Victoria Formiconi, WG'85: Heavy Lifting in Venezuela
Running a business in
Venezuela these days
can’t be easy.
“Infrastructures are
inefficient or non-existent,
the bolivar is overvalued, interest
rates are at 70 percent, oil prices
are lower than they have been in 20
years and the political outlook is
extremely uncertain,” says Victoria
Formiconi, president of the Formiconi
Group, a $50 million family-owned
enterprise made up of seven
companies including Formiconi, C.A.
(construction) and Acero Fabricantes,
C.A. (process equipment manufacturing).
Both are based in Caracas
and service primarily the oil industry.
“Any type of long-range planning
is impossible.”
Yet despite an overwhelmingly
difficult business environment, the
Formiconi Group is thriving. This
year it received an ISO 9000 certification
award given out to a select
number of companies on the basis of
superior quality control and management.
In addition, the group has
been establishing strategic alliances
with foreign companies that have
sophisticated technologies in such
related areas as process equipment
design and heavy lifting.
The Formiconi Group was founded
40 years ago by Victoria’s Italian-born
father, Aldo, who is still involved
in the business, dividing his time
between homes in Rome, Caracas
and Boston. Victoria was born in
Caracas but grew up in Italy and graduated
from the University of Rome
with a degree in economics before attending Wharton.
After almost two years with Manufacturers and Traders
Trust Co. in Buffalo, N.Y., she left for Caracas, planning to
spend no more than two years at the family company before
returning to the U.S. It didn’t work out that way. When
the Formiconi Group’s president left in 1989, her father
insisted that she take over the job. “I was concerned
because so many people had been working in the company
for so many years and they might have rejected my
appointment,” she says. “But I have been very much
accepted and we have been highly successful as an organization.

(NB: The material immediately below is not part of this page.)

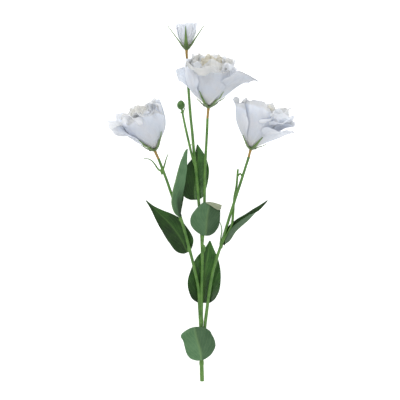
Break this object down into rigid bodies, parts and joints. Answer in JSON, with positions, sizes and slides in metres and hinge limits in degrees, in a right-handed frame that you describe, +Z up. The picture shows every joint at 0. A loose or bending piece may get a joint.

In the last 10 years the Group’s capacity quadrupled
and today it has close to 1,000 permanent employees and
between 2,000 and 3,000 full-time workers contracted on
a project basis.”
Formiconi is married to a Greek-Romanian industrial
engineer who was general manager of the company when
she first joined in 1987. Today Anton Apostolatos is executive
vice president of the Formiconi Group. The couple
has four children, ages 6, 4, 2 and four months.
Despite what must be a lack of women executives in her
particular industry, Formiconi is very positive about
employment opportunities for women in Venezuela. “Yes,
Venezuela has a Latin macho-oriented culture, but women
are well respected by men and are, in fact, preferred over
men in certain professions,” says Formiconi, who has two
brothers, neither of them currently active in the company.
“For example, a great majority of judges here are women,
a large number of financial executives are women, and
women are hired in highly skilled and technical areas like
quality control. And to do all this, women don’t have to
be aggressive or act in a manly manner. They can be themselves
because there is no discrimination and they share the
same opportunities that men have. I don’t think this is necessarily
true in more developed countries.”
While the company has always been run conservatively
— carrying no debt load, reinvesting its profits and
operating with a very hands-on type of management — one
of Formiconi’s major responsibilities is to constantly reevaluate
current strategy.
“Our goal has always been to be the first in quality, first
in compliance with the client’s requirements and first in fulfillment
of the delivery schedule. We have achieved it, but
it is very hard and costly to maintain this standard in a
developing country such as Venezuela where so much is
unpredictable,” she says.
With the recent opening of the Venezuelan oil industry
to the global markets, a very large number of new players,
both customers and competitors, are dramatically changing
the rules of the game, Formiconi adds. “Some competitors
are quoting prices that have no relationship to
cost, just to get into the market … We have to find new ways
to adapt to this environment and still be successful.”